La relation entre les acteurs locaux et les
dynamiques observées
En raison du caractère artificiel des tanks, il
est évident que c'est le degré d'implication et d'investissement
des acteurs locaux qui détermine en retour, à un instant
t, l'état, la performance, et la place du tank dans la
société paysanne. Alors qu'une relative
instantanéité caractérise les bénéfices
tirés des actions collectives comme le curage d'un tank ou le
déblaiement d'un chenal, certains changements sociaux plus profonds,
comme des changements de pratiques agricoles, ou encore l'introduction de
nouvelles techniques de prélèvements des eaux souterraines, se
matérialisent spatialement après une période de latence. A
la base de ces changements sociaux, et en adéquation avec les
potentialités du milieu naturel, la hiérarchisation sociale, et
donc son degré d'hétérogénéité,
apparaît comme une notion fondamentale. Dans les villages où la
composition sociale est bigarrée, la caste dominante représente,
on l'a vu, la seule véritable autorité ayant la capacité
de mobiliser l'ensemble des acteurs pour la réalisation d'actions
collectives, ce qui tendrait à prouver qu'une telle
hiérarchisation est un facteur de stabilité. A l'inverse, lorsque
plusieurs hautes castes détiennent des terres dans un même finage,
c'est la dynamique individualiste et capitaliste qui prévaut. Ceci se
vérifie aussi dans le cas où, comme dans la vallée de
Cumbum, les sources d'approvisionnement en eau sont nombreuses et où
donc les problèmes de raréfaction sont peu habituels, ce qui
permet le développement d'une agriculture marchande
81
Discussion
par les castes dominantes, seules à pouvoir
adopter des comportements opportunistes et implanter des ferments d'innovation.
On peut enfin préciser que les villages qui présentent une
certaine uniformité sociale sont davantage susceptibles d'observer des
comportements de coopération que des villages à forte
hétérogénéité sociale.
La vie quotidienne
Les changements observés impliquent des
modifications au quotidien dans la conduite des exploitations au quotidien,
ainsi que des bouleversements d'ordres sociaux plus généraux. La
plupart de ces évènements sont liés, de près ou de
loin, à la Révolution verte des années 1960.
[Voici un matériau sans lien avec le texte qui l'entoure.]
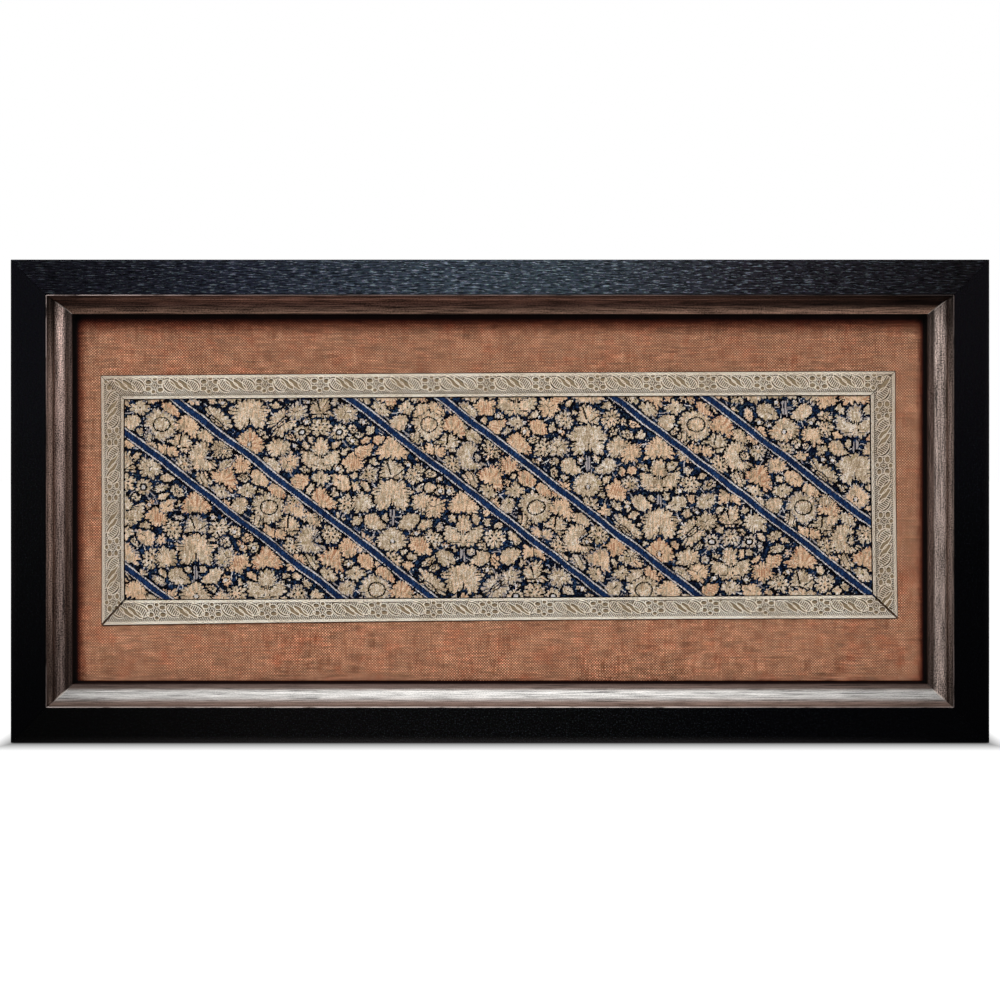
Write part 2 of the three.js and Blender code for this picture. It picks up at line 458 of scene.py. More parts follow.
# across a slip: 0 beside the black rail, 1 at the sight edge; along it: 0 at the left or upper end
leafForm = {
    "top": {
        "bare": [(0.0, (60, 48, 46)), (0.16, (95, 68, 59)), (0.22, (124, 93, 82)), (0.27, (92, 64, 54)),
                 (0.34, (82, 56, 47)), (0.52, (78, 55, 48)), (0.62, (60, 40, 33)), (0.71, (62, 42, 35)),
                 (0.77, (73, 52, 45)), (0.85, (56, 38, 33)), (0.93, (48, 33, 28)), (0.955, (10, 5, 4))],
        "bareAlong": [(0.05, 0.35), (0.16, 0.85), (0.24, 1.05), (0.45, 0.98), (0.65, 0.78), (0.75, 0.42),
                      (0.84, 0.24), (0.93, 0.08)],
        "leaf": srgb(120, 94, 80), "amount": [(0.5, 0.0), (1.0, 1.0)],
        "leafAlong": [(0.5, 1.0), (1.0, 2.0)],
        "rimAlong": [(0.04, 1.0), (0.12, 0.9), (0.22, 0.35), (0.6, 0.30), (0.75, 0.08)],
        "streaks": 2.2, "grain": 1.8,
    },
    "right": {
        "bare": [(0.0, (48, 40, 36)), (0.12, (124, 109, 102)), (0.21, (76, 58, 50)), (0.28, (76, 60, 52)),
                 (0.77, (65, 50, 44)), (0.90, (73, 57, 51)), (1.0, (46, 33, 29))],
        "bareAlong": [(0.10, 0.18), (0.15, 0.35), (0.20, 0.7), (0.26, 0.95), (0.5, 1.05), (0.67, 1.05),
                      (0.75, 0.75), (0.88, 0.32)],
        "leaf": srgb(149, 134, 127), "amount": [(0.22, 0.0), (0.34, 1.0), (0.64, 0.96), (0.75, 0.05)],
        "leafAlong": [(0.10, 0.7), (0.145, 1.2), (0.20, 1.2), (0.26, 0.95), (0.5, 1.05), (0.67, 0.87),
                      (0.9, 1.0)],
        "rimAlong": [(0.10, 0.3), (0.3, 0.05), (0.75, 0.05), (0.84, 0.4)],
        "streaks": 1.5, "grain": 2.3,
    },
    "bottom": {
        "bare": [(0.0, (112, 98, 94)), (0.07, (130, 114, 106)), (0.085, (106, 87, 78)),
                 (0.12, (132, 111, 101)), (0.24, (140, 122, 114)), (0.76, (110, 94, 86)),
                 (0.93, (92, 77, 71)), (0.98, (84, 69, 64)), (1.0, (36, 18, 14))],
        "bareAlong": [(0.07, 0.6), (0.16, 0.85), (0.35, 1.0), (0.66, 1.0), (0.84, 0.85), (0.93, 0.6)],
        "leaf": srgb(208, 206, 203),
        "amount": [(0.20, 0.0), (0.26, 0.25), (0.36, 0.88), (0.43, 1.0), (0.62, 0.97), (0.66, 0.85),
                   (0.75, 0.2), (0.81, 0.0)],
        "leafAlong": [(0.05, 0.5), (0.08, 0.72), (0.24, 0.96), (0.45, 1.12), (0.65, 1.05), (0.76, 0.95),
                      (0.84, 0.78), (0.93, 0.64)],
        "rimAlong": [(0.05, 0.5), (0.16, 0.45), (0.25, 0.95), (0.65, 0.9), (0.76, 0.4), (0.9, 0.15)],
        "streaks": 0.9, "grain": 0.45,
    },
    "left": {
        "bare": [(0.0, (54, 42, 40)), (0.09, (112, 93, 85)), (0.13, (145, 124, 114)),
                 (0.24, (62, 43, 35)), (0.30, (78, 58, 51)), (0.81, (48, 33, 26)), (0.90, (66, 52, 45)),
                 (1.0, (76, 61, 58))],
        "bareAlong": [(0.10, 0.10), (0.20, 0.6), (0.26, 1.12), (0.33, 1.0), (0.58, 1.0), (0.75, 0.62),
                      (0.82, 0.34)],
        "leaf": srgb(143, 124, 117), "amount": [(0.26, 0.0), (0.45, 1.0), (0.56, 1.0), (0.72, 0.05)],
        "leafAlong": [(0.10, 1.5), (0.145, 1.95), (0.26, 1.45), (0.42, 1.0), (0.58, 0.68), (0.75, 0.52),
                      (0.85, 0.4)],
        "rimAlong": [(0.10, 0.95), (0.22, 0.6), (0.32, 0.05), (0.78, 0.0), (0.88, 0.3)],
        "streaks": 1.4, "grain": 2.3,
    },
}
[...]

L'introduction des variétés hybrides à hauts rendements,
ainsi que les politiques énergétiques, ont favorisé,
dès le début, les plus gros propriétaires. Ceux-ci ont
accusé un avantage décisif sur les petits paysans,
essentiellement en raison de leurs capacités financières plus
élevées. Ceci se caractérise actuellement par un
inégal accès aux réserves souterraines, et des
degrés de diversification différents. Les évolutions de la
vallée de Cumbum et des system tanks du TMC sont l'expression
spatiale de l'intensification agricole, qui implique aussi la modification des
flux de travail établis. Au regard de ces changements et des
évolutions des états de surface du lit des tanks, on peut penser
qu'une érosion de la performance de ces tanks va de pair avec une plus
grande diversification agricole. Cela pourrait correspondre à une
première phase (déclin des tanks), à laquelle
succède, ou succédera d'ici peu, la baisse des niveaux
piézométriques des nappes phréatiques. La durée de
la période intermédiaire sera fonction des réserves
souterraines disponibles, des choix individuels des agriculteurs et de la
politique des organisations villageoises. L'ensemble de ces facteurs
conditionne l'organisation du monde rural, faite de contraintes et
d'opportunités. On peut enfin relever que les changements sociaux, tels
que les migrations, réduisent la force de travail des foyers et donc la
possibilité de participer aux actions collectives de
maintenance.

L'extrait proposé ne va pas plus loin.